Coastal Voices: Taxing is not the answer

By Virginia Walworth April 28, 2011 06:00 pm

Jackie Cochran admitted in her April 22 letter to the editor (“Voters should have the right to vote if they want a tax hike”) that she was not at state Sen. Doug LaMalfa’s town hall meeting. I have to wonder if Glen Brunner, author of the Tuesday Coastal Voices piece, “Thwarting our right to vote,” was. He didn’t say so, and he seemed to be unaware of what the senator said.

The people of California have voted many times not to be taxed, but too many in Sacramento think it’s the easy answer. Look around you. People in this county, like many more in the state, cannot afford to keep up the tax-and-spend mentality of the Democrats. They cannot afford the high cost of gasoline, with a high state tax, plus one of the highest auto registration fees, the high cost of commodities, thanks to gasoline, etc. If they can find a job in this county, they cannot afford the gas to get to work! It is truly a vicious circle.
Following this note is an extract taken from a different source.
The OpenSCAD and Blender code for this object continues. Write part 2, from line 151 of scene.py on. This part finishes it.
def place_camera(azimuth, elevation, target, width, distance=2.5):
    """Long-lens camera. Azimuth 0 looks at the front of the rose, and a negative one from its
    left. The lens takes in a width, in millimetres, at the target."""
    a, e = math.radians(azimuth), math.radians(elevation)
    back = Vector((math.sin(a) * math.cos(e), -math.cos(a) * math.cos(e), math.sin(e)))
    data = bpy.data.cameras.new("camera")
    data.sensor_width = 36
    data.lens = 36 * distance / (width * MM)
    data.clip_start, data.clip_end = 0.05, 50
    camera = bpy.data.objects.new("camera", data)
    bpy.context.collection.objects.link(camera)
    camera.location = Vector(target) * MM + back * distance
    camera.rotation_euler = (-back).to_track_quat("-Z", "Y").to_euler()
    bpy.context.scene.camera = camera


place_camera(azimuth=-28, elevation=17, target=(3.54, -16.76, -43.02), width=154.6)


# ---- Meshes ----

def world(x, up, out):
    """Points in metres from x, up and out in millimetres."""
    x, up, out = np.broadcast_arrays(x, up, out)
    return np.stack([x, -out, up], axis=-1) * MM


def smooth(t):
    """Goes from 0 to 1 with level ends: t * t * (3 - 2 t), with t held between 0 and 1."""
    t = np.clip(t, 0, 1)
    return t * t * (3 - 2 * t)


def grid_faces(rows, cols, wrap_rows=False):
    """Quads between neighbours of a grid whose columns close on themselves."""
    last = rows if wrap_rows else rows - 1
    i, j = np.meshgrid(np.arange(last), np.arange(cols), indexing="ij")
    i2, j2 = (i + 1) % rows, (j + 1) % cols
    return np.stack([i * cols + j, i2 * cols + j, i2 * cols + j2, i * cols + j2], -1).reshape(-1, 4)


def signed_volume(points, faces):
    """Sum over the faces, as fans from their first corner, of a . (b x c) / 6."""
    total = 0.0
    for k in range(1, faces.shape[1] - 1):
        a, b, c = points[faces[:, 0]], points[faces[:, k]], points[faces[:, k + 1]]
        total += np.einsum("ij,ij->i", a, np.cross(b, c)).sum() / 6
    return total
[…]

The special election that Gov. Jerry Brown requested would have cost the taxpayers (us) over $90 million! When he ran for his third term, Jerry Brown said he would cut spending, he would do something about runaway entitlements, and improve the business atmosphere in California. Now that he has been elected he seems to have forgotten those things in favor of his special interest friends.

The governor and the Legislature threaten to cut funding to schools and social programs. Why? Because that always gets our attention. Being good parents and caring citizens, we naturally want to protect our kids and those less fortunate.

To be honest, we also want to protect what’s “ours.” Our fat paycheck, our retirement. What the governor does not want is to draw attention to all the waste in California. Did you read Roger Gitlin’s April 23 Coastal Voices piece (“Over-government everywhere”) about the more than 570 departments in the state? All with a hierarchy, all with offices and staffs. Many duplicating each other’s services.

How about all the commissions? We don’t need all that bureaucracy, and like Sen. LaMalfa said, “the California Coastal Commission was once a good idea.” Unfortunately, like everything else in government it has grown into a self-perpetuating monster. Its sole purpose was to ensure public access to the beaches. Now it interferes in every aspect of coastal living from commercial fishing to remodeling your home! Each commission has numerous “commissioners,” each drawing a fat paycheck, and each with support personnel.

No, Senator LaMalfa did not suggest that we wait around for the economy to turn around. He said what many in Sacramento and Washington have been saying for months — for at least the last 18 months — tax-and-spend does not work! Capitalism does work, but only if big government gets out of the way.

We must cut spending, curb our overly generous promises to big labor, and do everything in our power to bring business and jobs back to California. Assemblyman Wesley Chesbro said in an interview a few weeks ago that if we didn’t vote to keep the taxes, we would have to cut spending. Like it was a bad thing. It is not a bad thing. To live within your means is a good thing, and the only thing that will save California from bankruptcy.

A note to anyone with lucrative labor contracts: You don’t want bankruptcy, because then the state can legally get out of those contracts.

Yes, by all means, write your representatives in Sacramento. Encourage them to tighten their belts and get off the backs of the people. Save our state!

Virginia Walworth is a Crescent City resident.